* DATASET SECTION *

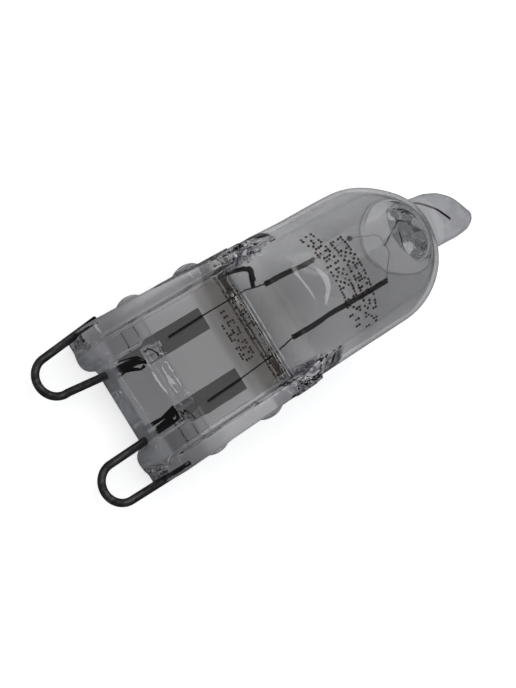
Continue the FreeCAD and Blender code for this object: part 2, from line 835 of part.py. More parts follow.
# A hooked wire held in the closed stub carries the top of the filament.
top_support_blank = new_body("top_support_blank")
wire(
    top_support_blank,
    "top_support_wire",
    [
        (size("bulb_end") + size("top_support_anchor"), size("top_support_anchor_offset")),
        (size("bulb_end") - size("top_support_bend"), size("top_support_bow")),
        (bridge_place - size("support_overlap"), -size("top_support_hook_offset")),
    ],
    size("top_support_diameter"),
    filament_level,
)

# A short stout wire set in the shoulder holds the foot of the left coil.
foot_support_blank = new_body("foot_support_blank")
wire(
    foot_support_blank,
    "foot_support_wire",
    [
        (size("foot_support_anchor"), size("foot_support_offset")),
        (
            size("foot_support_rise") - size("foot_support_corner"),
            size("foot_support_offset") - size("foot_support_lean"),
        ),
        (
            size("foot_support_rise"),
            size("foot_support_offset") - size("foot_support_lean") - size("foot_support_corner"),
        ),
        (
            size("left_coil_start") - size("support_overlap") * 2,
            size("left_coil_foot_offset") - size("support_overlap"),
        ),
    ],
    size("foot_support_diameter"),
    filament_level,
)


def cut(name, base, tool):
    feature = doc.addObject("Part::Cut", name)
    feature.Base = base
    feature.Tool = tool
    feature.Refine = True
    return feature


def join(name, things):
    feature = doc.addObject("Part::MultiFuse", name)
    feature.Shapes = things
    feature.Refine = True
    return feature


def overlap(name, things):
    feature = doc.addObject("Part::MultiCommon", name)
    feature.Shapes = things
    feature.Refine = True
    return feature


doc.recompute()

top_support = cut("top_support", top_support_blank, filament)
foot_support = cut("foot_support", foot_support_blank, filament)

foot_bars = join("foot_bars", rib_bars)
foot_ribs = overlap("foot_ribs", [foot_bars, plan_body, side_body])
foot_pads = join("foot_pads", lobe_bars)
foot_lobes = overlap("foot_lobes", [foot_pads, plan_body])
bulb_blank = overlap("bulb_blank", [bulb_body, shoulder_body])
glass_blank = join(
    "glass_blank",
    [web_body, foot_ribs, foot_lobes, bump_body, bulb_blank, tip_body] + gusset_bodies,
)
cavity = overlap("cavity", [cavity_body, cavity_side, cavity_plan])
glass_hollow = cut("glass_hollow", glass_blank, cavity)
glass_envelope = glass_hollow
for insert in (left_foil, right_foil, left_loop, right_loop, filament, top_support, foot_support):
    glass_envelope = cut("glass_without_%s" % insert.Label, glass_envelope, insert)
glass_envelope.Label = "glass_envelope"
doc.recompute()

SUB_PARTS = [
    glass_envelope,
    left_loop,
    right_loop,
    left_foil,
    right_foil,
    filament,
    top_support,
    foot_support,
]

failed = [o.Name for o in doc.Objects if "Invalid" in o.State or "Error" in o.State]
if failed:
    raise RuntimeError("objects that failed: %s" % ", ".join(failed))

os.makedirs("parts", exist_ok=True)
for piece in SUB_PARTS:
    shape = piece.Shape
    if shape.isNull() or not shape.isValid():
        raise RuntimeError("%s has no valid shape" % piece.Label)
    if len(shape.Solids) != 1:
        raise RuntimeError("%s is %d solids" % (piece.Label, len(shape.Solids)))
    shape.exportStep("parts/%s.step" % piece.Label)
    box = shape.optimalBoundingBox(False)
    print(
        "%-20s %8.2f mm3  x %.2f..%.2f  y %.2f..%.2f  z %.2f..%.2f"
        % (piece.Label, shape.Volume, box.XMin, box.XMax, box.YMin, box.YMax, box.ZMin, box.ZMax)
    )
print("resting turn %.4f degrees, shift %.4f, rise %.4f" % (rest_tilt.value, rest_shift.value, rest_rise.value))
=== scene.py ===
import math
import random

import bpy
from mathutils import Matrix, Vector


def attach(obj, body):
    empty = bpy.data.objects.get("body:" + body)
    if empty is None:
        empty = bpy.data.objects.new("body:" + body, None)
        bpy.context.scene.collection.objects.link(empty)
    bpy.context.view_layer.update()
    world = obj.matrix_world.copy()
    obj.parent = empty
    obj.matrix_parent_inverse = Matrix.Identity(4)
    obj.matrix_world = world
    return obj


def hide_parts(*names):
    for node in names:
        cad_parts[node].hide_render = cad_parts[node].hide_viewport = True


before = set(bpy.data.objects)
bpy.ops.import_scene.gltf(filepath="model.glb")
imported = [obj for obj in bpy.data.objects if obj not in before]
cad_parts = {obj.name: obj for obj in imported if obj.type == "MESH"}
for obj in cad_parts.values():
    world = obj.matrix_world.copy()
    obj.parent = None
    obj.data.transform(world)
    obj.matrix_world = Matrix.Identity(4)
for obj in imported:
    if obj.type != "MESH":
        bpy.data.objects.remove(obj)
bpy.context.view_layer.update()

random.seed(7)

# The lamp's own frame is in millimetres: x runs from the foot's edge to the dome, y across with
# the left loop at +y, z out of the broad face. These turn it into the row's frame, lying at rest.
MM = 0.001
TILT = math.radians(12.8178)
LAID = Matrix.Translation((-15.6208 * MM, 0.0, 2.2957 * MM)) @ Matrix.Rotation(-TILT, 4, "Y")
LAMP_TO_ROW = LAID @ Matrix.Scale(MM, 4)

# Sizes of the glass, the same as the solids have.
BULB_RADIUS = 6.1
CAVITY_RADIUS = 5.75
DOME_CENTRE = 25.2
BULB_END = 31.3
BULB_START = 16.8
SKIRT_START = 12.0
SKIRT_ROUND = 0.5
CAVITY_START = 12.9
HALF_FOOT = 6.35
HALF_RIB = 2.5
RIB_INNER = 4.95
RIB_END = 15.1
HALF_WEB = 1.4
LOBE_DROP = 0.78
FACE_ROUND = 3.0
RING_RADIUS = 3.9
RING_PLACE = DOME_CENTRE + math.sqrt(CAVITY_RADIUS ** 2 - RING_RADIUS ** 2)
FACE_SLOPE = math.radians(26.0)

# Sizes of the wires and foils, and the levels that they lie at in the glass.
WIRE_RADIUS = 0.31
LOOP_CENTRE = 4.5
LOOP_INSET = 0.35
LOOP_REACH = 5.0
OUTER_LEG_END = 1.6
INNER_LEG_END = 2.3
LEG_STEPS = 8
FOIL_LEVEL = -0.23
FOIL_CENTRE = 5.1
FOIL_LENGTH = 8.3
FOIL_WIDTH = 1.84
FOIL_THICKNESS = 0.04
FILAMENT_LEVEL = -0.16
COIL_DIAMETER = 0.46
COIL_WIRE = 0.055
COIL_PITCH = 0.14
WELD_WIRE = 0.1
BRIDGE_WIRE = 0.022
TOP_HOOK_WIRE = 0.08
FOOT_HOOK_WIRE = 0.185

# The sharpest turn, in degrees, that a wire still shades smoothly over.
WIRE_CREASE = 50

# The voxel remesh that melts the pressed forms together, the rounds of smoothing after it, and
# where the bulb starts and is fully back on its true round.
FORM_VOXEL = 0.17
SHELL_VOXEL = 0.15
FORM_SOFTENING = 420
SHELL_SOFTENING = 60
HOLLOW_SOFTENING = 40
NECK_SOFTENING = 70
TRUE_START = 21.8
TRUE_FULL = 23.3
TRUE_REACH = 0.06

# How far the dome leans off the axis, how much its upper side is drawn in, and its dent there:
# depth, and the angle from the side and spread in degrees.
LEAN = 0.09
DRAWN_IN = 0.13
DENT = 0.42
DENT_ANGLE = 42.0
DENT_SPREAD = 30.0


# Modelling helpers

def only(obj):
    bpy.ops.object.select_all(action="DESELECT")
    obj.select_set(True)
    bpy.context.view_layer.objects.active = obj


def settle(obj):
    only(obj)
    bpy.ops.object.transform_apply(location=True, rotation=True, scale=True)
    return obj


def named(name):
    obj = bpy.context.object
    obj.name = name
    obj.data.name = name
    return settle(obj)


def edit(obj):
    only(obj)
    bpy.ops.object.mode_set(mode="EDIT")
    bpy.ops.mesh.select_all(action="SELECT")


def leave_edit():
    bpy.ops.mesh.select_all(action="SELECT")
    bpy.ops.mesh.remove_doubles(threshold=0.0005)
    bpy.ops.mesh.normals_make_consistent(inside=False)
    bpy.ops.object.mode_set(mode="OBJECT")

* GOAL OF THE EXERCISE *
Copy out exactly the lines from the one containing "failed = [o.Name" to the one containing "imported = [obj", both ends inclusive.

* RESULT *
failed = [o.Name for o in doc.Objects if "Invalid" in o.State or "Error" in o.State]
if failed:
    raise RuntimeError("objects that failed: %s" % ", ".join(failed))

os.makedirs("parts", exist_ok=True)
for piece in SUB_PARTS:
    shape = piece.Shape
    if shape.isNull() or not shape.isValid():
        raise RuntimeError("%s has no valid shape" % piece.Label)
    if len(shape.Solids) != 1:
        raise RuntimeError("%s is %d solids" % (piece.Label, len(shape.Solids)))
    shape.exportStep("parts/%s.step" % piece.Label)
    box = shape.optimalBoundingBox(False)
    print(
        "%-20s %8.2f mm3  x %.2f..%.2f  y %.2f..%.2f  z %.2f..%.2f"
        % (piece.Label, shape.Volume, box.XMin, box.XMax, box.YMin, box.YMax, box.ZMin, box.ZMax)
    )
print("resting turn %.4f degrees, shift %.4f, rise %.4f" % (rest_tilt.value, rest_shift.value, rest_rise.value))
=== scene.py ===
import math
import random

import bpy
from mathutils import Matrix, Vector


def attach(obj, body):
    empty = bpy.data.objects.get("body:" + body)
    if empty is None:
        empty = bpy.data.objects.new("body:" + body, None)
        bpy.context.scene.collection.objects.link(empty)
    bpy.context.view_layer.update()
    world = obj.matrix_world.copy()
    obj.parent = empty
    obj.matrix_parent_inverse = Matrix.Identity(4)
    obj.matrix_world = world
    return obj


def hide_parts(*names):
    for node in names:
        cad_parts[node].hide_render = cad_parts[node].hide_viewport = True


before = set(bpy.data.objects)
bpy.ops.import_scene.gltf(filepath="model.glb")
imported = [obj for obj in bpy.data.objects if obj not in before]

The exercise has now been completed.